Records with modeling code
• • • • • • •
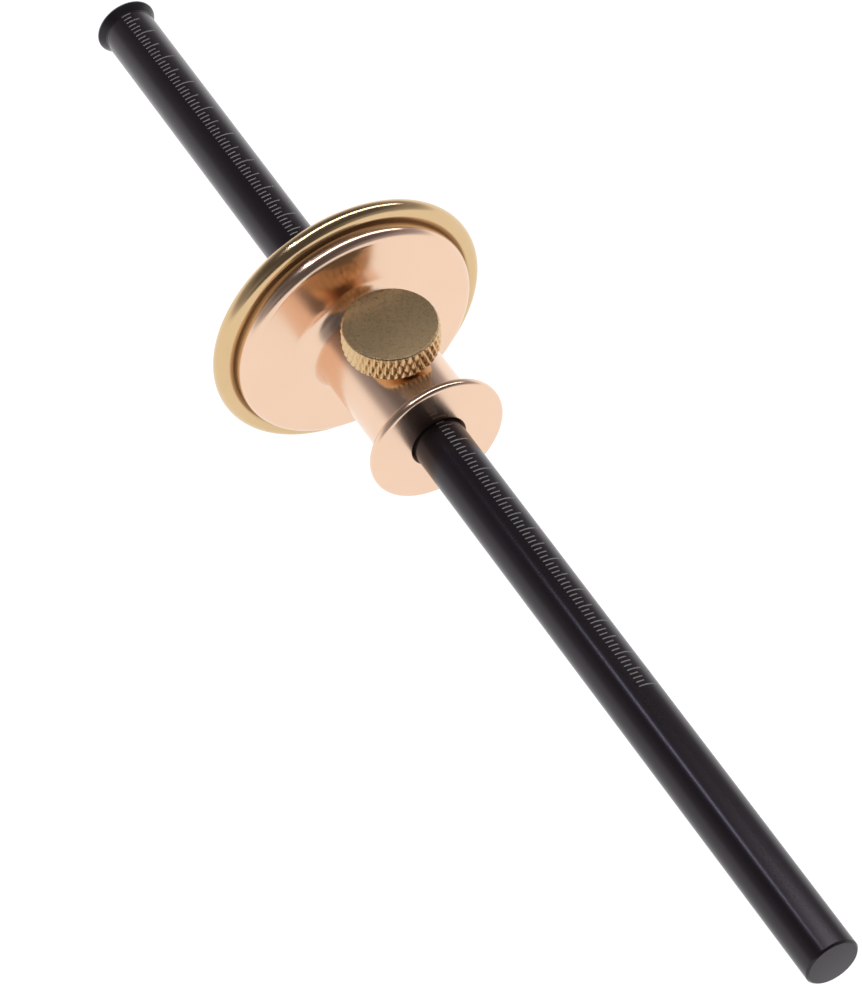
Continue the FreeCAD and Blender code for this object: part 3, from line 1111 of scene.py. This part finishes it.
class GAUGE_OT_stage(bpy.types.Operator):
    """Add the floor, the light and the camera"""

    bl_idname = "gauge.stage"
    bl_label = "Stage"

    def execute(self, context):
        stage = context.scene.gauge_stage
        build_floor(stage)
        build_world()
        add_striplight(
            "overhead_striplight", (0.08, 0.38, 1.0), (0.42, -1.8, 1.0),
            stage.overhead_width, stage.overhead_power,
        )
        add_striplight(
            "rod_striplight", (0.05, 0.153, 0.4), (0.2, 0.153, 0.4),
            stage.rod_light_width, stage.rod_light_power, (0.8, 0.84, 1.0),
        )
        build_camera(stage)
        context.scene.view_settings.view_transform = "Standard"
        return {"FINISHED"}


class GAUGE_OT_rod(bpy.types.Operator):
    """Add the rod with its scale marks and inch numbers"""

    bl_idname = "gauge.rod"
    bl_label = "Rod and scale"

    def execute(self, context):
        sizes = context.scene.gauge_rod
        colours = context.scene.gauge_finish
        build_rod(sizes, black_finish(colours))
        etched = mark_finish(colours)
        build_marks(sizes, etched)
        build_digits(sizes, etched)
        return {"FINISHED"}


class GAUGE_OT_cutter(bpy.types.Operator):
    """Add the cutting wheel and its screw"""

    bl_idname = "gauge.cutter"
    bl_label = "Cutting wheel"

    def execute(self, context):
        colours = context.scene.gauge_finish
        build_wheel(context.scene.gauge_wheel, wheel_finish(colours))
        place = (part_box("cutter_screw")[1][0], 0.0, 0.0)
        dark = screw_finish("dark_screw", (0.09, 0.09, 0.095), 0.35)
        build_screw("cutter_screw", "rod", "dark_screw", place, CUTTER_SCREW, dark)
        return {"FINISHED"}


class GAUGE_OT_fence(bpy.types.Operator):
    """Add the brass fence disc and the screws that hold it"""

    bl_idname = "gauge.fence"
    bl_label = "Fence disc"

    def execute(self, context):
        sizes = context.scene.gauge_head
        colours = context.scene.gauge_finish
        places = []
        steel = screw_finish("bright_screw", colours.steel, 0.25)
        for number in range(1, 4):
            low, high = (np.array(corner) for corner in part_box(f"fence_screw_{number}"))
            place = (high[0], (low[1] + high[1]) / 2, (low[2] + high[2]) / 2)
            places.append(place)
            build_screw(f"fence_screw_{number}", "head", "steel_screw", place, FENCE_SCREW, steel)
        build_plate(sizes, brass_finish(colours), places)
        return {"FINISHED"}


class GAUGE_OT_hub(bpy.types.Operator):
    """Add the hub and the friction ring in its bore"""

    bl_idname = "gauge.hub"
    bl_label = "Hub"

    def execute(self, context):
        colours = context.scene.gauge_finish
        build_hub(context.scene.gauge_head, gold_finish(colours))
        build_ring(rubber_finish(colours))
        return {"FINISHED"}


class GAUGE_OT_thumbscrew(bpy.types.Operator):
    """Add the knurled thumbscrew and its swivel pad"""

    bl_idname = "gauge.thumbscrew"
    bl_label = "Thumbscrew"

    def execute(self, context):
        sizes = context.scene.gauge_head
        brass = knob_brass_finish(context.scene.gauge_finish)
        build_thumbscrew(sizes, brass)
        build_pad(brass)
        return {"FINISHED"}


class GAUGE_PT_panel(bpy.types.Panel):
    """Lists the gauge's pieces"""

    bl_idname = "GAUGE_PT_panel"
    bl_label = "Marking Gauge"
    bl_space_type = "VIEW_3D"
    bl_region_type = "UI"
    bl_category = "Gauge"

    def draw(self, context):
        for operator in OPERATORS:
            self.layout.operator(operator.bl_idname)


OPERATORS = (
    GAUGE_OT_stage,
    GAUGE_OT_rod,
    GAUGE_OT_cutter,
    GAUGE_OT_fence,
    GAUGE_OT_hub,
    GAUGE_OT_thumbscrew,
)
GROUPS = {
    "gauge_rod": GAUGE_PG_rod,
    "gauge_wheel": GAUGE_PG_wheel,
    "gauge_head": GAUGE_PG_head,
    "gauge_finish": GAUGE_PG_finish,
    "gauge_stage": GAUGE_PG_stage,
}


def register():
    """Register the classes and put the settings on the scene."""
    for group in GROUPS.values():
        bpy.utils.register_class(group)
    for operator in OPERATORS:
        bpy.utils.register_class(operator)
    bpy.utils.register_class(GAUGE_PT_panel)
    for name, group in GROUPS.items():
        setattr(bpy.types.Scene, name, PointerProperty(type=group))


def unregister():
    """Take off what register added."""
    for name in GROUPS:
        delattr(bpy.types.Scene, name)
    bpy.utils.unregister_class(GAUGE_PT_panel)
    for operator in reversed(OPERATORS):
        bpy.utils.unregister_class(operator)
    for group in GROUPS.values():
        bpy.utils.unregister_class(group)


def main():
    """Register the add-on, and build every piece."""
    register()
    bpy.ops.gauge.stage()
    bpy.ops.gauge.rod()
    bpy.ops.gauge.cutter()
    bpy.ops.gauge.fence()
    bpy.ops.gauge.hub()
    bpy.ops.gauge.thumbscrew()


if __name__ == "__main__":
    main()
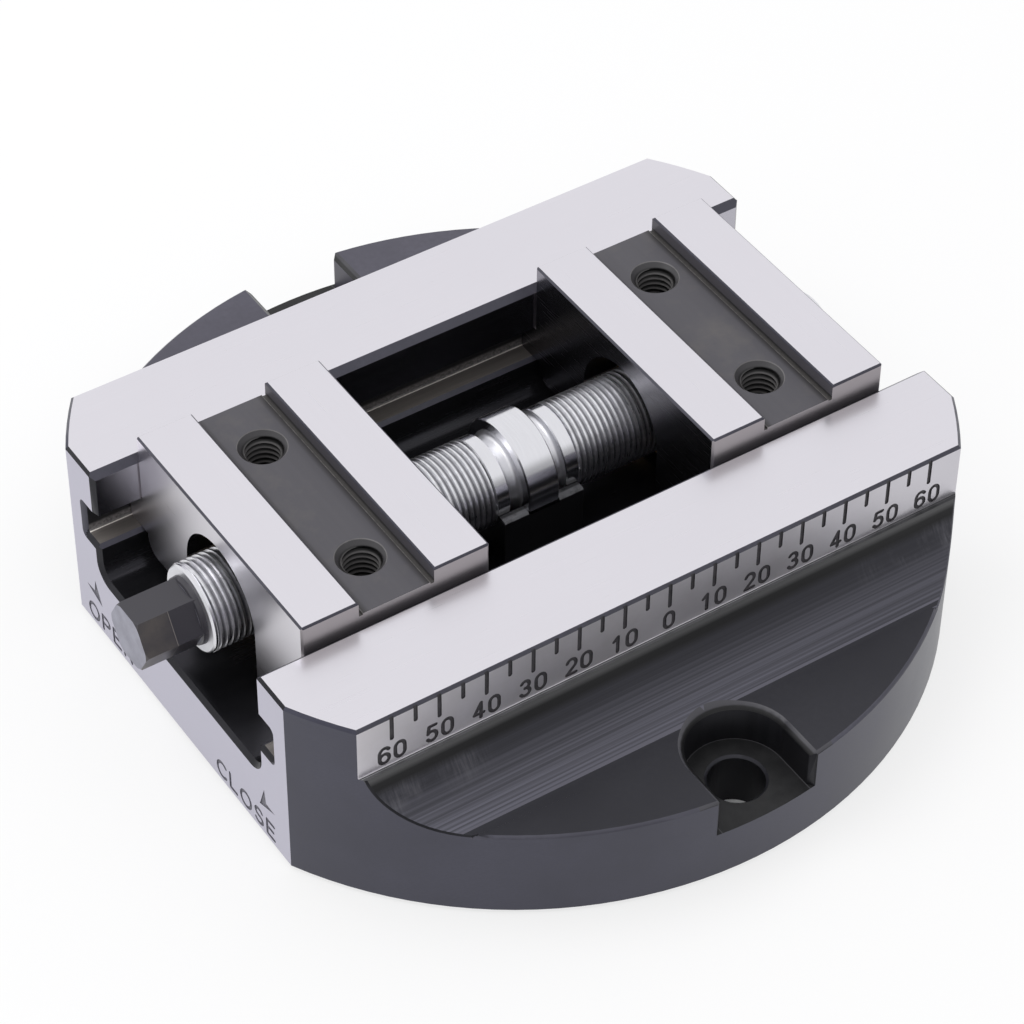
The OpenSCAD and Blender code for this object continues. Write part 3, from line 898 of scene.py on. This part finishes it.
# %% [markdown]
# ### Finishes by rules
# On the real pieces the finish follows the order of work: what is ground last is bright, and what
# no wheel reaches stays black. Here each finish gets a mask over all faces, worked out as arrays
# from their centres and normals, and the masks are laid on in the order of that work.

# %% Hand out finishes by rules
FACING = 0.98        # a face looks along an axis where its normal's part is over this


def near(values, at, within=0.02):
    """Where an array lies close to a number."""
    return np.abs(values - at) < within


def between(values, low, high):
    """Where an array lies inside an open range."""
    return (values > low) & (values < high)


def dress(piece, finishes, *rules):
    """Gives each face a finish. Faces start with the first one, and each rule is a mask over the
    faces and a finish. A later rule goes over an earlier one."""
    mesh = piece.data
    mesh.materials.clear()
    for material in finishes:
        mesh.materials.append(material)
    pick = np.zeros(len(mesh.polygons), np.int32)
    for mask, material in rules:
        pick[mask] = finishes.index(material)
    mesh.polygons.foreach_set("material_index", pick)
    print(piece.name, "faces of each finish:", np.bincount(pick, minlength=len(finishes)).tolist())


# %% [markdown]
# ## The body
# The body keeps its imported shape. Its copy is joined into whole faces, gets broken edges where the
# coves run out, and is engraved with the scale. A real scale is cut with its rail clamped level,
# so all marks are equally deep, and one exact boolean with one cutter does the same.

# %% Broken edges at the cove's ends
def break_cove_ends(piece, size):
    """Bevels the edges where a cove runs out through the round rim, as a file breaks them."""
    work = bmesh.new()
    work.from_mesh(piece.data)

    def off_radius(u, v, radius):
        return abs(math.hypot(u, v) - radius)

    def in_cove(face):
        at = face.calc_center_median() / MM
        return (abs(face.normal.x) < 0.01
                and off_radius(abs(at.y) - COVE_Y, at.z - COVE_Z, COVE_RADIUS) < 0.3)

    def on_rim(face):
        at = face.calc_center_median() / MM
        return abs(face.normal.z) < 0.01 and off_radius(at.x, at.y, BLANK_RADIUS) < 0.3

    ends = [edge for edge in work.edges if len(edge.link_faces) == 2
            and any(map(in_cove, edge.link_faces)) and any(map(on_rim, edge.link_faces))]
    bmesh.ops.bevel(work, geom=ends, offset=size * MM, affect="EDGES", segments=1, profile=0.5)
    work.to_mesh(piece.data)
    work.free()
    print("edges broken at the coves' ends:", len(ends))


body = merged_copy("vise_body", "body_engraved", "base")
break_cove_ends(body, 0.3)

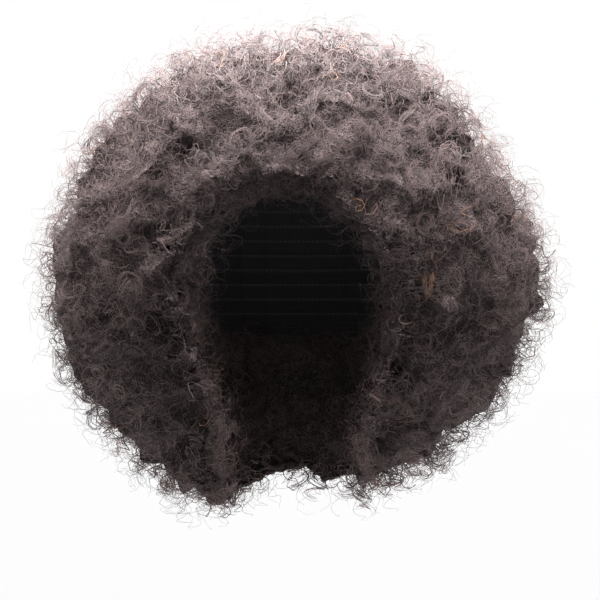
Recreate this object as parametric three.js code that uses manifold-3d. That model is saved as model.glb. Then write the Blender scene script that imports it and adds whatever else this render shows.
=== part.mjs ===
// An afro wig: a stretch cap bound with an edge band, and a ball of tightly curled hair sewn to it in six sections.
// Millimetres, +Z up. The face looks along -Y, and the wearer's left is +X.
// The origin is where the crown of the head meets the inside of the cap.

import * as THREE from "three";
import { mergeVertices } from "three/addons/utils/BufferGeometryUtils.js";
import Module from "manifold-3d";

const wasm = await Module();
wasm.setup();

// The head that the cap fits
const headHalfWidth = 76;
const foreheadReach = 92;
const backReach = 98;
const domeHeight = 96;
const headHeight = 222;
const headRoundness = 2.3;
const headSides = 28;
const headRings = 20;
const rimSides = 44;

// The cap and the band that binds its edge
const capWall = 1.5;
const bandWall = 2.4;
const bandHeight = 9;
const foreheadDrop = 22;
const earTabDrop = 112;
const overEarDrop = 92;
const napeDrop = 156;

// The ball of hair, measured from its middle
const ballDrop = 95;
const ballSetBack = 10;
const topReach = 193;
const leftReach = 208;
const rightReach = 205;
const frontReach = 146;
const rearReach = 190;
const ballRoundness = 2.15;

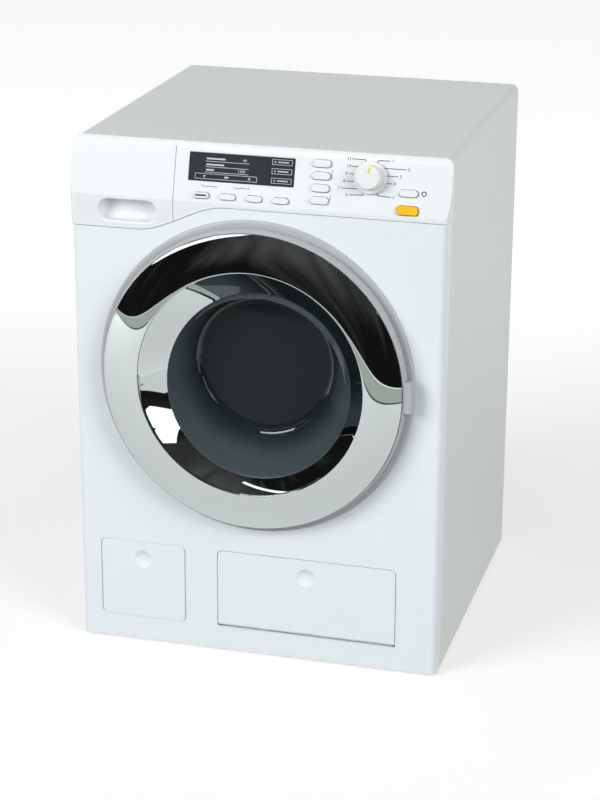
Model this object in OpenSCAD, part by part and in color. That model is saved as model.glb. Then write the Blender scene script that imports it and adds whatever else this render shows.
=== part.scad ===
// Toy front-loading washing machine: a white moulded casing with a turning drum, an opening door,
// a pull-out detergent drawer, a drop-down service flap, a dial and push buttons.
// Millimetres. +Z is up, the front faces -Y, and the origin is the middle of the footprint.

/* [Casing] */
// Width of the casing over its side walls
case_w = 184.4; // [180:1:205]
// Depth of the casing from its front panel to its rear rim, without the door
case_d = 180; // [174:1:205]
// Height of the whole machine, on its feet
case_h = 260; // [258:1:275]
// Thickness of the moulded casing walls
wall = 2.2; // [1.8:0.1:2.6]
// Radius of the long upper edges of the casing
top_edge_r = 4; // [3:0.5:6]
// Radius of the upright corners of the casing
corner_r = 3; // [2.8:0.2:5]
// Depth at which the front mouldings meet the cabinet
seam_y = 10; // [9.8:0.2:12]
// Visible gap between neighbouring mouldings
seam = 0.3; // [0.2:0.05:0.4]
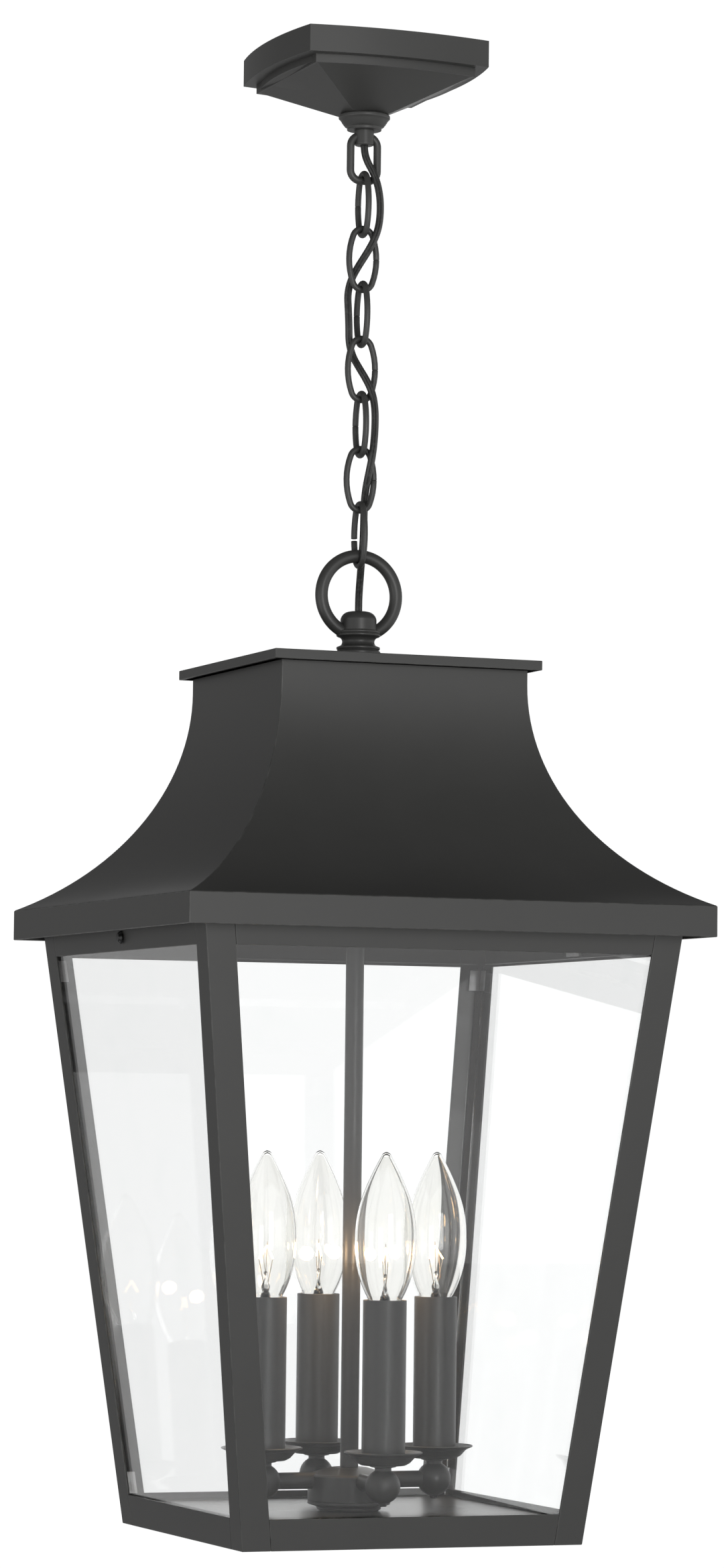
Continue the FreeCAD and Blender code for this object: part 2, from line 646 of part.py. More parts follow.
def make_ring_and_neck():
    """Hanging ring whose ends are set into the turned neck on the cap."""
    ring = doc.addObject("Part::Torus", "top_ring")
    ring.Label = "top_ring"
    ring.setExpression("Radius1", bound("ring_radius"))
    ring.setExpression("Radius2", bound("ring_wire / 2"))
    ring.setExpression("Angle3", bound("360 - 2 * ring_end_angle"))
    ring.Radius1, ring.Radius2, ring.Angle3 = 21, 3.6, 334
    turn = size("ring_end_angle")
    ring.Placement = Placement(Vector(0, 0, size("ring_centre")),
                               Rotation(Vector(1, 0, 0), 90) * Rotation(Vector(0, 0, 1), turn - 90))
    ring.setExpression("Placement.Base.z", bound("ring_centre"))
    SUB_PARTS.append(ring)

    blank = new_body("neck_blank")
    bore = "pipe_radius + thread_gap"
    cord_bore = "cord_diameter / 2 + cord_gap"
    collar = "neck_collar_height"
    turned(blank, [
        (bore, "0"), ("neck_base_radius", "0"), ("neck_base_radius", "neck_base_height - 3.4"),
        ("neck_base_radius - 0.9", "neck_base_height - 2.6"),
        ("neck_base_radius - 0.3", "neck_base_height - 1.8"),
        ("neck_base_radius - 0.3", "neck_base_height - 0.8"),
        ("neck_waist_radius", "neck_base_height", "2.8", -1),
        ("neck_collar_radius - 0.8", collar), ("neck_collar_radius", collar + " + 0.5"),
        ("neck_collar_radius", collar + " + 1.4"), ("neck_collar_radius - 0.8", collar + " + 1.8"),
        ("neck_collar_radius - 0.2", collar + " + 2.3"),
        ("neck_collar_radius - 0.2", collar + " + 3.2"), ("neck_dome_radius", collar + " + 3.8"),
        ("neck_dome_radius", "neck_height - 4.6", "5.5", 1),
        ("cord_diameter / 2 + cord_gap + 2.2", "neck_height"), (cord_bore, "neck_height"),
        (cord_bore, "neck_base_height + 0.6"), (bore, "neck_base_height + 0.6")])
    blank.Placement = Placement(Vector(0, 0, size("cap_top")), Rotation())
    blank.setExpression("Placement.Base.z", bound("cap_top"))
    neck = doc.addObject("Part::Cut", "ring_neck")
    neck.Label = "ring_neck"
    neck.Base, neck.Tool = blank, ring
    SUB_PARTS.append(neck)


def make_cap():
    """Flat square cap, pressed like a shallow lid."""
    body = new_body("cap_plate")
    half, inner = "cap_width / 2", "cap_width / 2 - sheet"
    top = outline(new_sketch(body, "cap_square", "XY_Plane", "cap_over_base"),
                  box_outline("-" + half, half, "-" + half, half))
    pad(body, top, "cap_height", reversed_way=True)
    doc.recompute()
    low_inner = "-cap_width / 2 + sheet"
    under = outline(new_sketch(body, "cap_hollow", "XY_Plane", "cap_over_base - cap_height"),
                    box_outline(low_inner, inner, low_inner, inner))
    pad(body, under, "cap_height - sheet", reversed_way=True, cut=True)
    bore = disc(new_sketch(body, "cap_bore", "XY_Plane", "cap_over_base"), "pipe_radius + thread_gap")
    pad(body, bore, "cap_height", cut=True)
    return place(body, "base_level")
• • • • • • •
**WRITTEN REQUEST**:
Begin with the line containing "Recreate this object", end with the line containing "const napeDrop = 156;", and repeat every line in that stretch exactly.

**CORRECT OUTPUT**:
Recreate this object as parametric three.js code that uses manifold-3d. That model is saved as model.glb. Then write the Blender scene script that imports it and adds whatever else this render shows.
=== part.mjs ===
// An afro wig: a stretch cap bound with an edge band, and a ball of tightly curled hair sewn to it in six sections.
// Millimetres, +Z up. The face looks along -Y, and the wearer's left is +X.
// The origin is where the crown of the head meets the inside of the cap.

import * as THREE from "three";
import { mergeVertices } from "three/addons/utils/BufferGeometryUtils.js";
import Module from "manifold-3d";

const wasm = await Module();
wasm.setup();

// The head that the cap fits
const headHalfWidth = 76;
const foreheadReach = 92;
const backReach = 98;
const domeHeight = 96;
const headHeight = 222;
const headRoundness = 2.3;
const headSides = 28;
const headRings = 20;
const rimSides = 44;

// The cap and the band that binds its edge
const capWall = 1.5;
const bandWall = 2.4;
const bandHeight = 9;
const foreheadDrop = 22;
const earTabDrop = 112;
const overEarDrop = 92;
const napeDrop = 156;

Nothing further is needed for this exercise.